-- EXERCISE OBJECTIVE --
Look for the string "their" in every line, and copy each line that has it.

[Part of a data file]

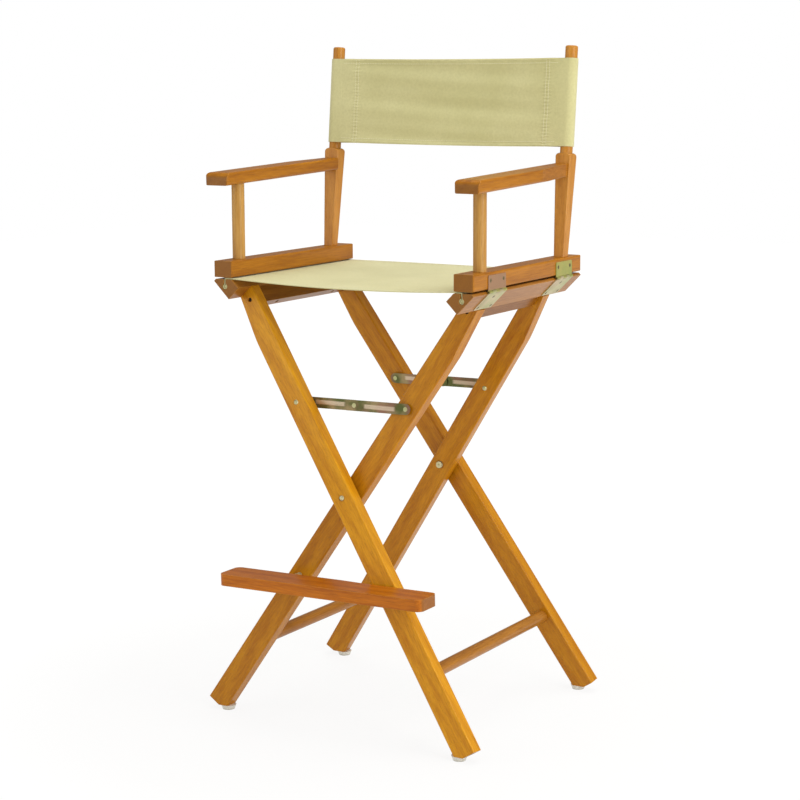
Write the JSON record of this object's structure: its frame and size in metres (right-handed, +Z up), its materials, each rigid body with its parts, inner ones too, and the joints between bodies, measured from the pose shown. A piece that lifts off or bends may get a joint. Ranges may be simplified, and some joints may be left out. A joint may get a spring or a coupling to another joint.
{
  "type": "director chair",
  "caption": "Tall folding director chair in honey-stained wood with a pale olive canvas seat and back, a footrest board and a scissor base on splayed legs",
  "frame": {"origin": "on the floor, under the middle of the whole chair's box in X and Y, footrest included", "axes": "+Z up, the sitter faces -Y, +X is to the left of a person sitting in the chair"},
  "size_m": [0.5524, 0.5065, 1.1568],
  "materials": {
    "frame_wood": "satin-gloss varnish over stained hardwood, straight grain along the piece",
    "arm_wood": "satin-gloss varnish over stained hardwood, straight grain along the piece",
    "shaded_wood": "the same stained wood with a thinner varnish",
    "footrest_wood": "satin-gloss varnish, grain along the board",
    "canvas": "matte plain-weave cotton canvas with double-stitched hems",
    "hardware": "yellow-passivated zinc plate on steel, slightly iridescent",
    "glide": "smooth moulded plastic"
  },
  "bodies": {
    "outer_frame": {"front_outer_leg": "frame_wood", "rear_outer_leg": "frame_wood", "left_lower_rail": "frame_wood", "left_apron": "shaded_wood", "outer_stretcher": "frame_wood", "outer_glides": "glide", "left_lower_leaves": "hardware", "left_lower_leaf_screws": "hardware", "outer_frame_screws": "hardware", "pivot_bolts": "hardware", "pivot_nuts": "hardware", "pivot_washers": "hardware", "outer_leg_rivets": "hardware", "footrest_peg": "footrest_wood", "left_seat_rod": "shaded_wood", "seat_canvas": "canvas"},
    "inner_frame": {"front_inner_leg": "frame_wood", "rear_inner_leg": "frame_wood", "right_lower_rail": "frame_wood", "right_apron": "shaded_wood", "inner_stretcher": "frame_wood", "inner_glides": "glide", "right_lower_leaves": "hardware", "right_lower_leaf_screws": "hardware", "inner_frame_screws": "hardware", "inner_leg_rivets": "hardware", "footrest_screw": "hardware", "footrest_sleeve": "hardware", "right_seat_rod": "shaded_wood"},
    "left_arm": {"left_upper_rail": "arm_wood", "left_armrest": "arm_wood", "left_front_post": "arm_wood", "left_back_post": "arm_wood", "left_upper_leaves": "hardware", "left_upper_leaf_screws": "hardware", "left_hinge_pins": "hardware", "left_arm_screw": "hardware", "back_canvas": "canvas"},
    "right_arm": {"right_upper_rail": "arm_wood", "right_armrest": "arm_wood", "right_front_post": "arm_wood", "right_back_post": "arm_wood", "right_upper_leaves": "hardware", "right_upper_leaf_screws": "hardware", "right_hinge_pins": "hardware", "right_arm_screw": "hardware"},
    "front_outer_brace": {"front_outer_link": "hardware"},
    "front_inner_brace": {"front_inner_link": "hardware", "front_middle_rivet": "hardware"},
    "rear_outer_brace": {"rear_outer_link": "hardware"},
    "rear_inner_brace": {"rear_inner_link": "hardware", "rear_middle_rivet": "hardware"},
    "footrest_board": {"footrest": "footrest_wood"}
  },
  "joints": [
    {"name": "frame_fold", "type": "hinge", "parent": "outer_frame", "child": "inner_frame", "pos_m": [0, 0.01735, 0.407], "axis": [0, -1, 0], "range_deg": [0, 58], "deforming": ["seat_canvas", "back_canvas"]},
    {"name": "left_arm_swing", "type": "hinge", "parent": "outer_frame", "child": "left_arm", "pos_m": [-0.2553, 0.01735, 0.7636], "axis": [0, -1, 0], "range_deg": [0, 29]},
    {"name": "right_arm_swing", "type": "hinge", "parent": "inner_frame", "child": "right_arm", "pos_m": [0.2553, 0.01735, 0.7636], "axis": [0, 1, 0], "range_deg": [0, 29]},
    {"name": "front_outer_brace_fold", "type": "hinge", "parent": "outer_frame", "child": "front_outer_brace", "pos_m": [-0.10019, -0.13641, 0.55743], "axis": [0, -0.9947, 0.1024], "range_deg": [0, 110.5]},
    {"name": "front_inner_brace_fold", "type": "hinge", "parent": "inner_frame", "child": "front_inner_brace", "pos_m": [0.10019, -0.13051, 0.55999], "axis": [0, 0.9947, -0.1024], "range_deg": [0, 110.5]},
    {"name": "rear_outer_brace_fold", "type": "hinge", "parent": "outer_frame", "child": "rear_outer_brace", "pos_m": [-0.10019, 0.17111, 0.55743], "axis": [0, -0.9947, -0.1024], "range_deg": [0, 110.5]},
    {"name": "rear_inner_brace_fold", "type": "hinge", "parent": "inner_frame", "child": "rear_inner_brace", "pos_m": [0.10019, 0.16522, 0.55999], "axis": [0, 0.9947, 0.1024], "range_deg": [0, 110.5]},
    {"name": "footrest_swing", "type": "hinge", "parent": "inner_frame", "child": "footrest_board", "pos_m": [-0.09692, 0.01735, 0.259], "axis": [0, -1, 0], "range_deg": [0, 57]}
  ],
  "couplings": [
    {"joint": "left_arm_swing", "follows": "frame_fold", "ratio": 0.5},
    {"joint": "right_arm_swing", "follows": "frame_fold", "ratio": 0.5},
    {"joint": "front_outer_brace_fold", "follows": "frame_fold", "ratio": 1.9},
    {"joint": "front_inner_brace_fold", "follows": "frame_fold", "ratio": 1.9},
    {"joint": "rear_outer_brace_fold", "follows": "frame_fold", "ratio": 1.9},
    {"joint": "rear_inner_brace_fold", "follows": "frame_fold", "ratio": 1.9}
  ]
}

---

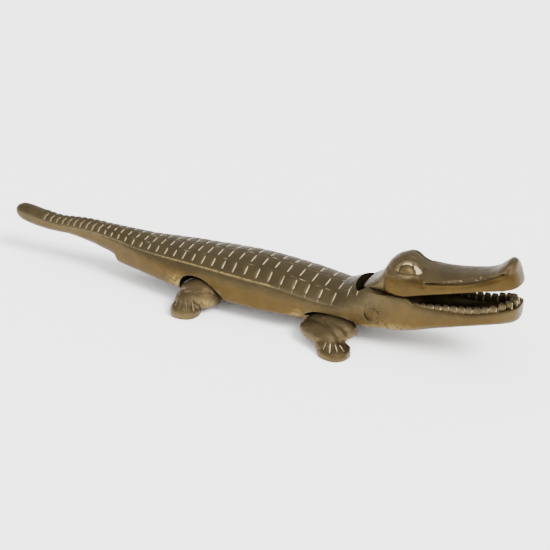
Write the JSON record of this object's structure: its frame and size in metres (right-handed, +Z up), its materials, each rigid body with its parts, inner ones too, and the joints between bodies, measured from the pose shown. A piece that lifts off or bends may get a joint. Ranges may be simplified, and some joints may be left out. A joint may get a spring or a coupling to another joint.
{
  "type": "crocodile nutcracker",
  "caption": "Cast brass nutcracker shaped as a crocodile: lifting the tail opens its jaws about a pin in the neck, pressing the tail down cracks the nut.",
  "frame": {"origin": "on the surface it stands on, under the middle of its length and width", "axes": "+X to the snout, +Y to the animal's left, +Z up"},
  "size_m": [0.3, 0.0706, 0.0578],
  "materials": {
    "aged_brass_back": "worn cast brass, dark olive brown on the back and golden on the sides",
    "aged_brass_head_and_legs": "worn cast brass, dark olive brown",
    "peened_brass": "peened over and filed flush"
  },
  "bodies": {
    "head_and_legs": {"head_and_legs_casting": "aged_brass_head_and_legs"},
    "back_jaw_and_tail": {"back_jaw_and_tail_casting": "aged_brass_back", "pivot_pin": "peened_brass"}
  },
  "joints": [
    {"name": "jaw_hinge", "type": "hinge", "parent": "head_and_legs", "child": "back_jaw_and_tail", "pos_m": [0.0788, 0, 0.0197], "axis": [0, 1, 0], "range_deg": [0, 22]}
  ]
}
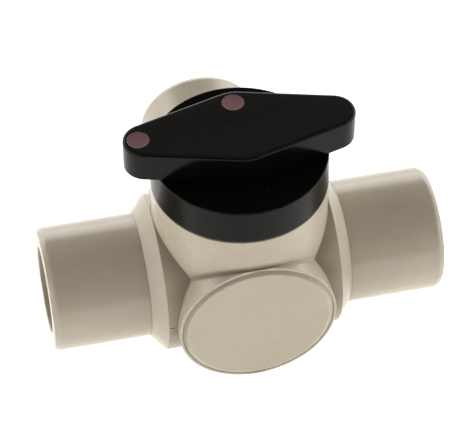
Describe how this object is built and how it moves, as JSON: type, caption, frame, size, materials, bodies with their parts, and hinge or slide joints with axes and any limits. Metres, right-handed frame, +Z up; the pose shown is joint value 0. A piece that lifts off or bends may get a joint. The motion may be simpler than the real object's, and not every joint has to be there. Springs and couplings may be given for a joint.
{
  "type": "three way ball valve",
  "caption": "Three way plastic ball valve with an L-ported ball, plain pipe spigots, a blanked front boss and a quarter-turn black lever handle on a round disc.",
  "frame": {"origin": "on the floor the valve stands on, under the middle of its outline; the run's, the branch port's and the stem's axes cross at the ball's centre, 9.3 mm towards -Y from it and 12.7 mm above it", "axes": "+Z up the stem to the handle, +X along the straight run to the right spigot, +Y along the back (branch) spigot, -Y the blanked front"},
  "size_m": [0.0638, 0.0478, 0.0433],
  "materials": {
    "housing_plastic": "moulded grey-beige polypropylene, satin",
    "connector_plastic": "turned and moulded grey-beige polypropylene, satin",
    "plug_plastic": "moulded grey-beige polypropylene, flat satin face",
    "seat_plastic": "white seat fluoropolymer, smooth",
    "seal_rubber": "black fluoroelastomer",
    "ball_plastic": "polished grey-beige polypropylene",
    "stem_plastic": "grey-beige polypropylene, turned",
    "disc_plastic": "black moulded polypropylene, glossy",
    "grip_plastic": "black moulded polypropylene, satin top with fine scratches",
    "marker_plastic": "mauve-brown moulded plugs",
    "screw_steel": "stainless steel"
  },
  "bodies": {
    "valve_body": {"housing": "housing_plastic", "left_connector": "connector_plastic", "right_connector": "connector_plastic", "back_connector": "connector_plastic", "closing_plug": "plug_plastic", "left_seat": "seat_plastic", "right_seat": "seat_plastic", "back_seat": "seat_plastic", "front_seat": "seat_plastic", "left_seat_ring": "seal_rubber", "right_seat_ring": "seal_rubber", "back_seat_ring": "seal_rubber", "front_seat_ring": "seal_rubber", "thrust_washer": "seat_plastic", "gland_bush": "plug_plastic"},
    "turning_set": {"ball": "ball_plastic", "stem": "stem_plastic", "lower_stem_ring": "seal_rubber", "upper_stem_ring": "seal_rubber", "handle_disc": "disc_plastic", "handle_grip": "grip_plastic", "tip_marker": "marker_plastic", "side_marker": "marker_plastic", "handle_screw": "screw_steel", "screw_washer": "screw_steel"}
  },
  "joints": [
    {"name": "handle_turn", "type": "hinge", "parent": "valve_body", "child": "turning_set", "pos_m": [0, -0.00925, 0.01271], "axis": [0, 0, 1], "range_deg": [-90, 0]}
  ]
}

* * *

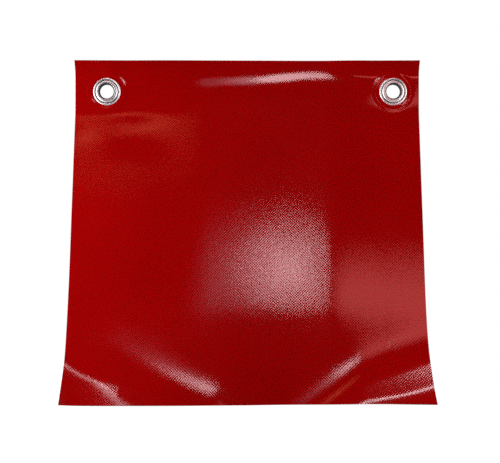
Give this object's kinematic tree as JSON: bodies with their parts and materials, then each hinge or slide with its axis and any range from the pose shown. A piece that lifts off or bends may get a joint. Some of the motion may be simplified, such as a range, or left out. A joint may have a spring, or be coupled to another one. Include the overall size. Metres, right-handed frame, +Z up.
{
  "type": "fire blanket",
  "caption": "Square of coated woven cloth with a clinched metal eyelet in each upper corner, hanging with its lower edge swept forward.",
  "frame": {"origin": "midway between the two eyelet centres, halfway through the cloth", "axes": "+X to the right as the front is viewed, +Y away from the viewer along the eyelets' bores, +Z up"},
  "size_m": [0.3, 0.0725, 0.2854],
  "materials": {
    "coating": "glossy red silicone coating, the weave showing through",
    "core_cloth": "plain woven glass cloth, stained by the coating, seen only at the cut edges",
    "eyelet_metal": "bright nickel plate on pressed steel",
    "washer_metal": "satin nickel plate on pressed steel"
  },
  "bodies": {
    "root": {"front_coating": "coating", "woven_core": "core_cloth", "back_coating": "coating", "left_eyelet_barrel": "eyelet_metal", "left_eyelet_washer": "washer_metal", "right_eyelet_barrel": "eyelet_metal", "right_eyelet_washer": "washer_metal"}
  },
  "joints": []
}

-- TASK RESPONSE --
Describe how this object is built and how it moves, as JSON: type, caption, frame, size, materials, bodies with their parts, and hinge or slide joints with axes and any limits. Metres, right-handed frame, +Z up; the pose shown is joint value 0. A piece that lifts off or bends may get a joint. The motion may be simpler than the real object's, and not every joint has to be there. Springs and couplings may be given for a joint.
Give this object's kinematic tree as JSON: bodies with their parts and materials, then each hinge or slide with its axis and any range from the pose shown. A piece that lifts off or bends may get a joint. Some of the motion may be simplified, such as a range, or left out. A joint may have a spring, or be coupled to another one. Include the overall size. Metres, right-handed frame, +Z up.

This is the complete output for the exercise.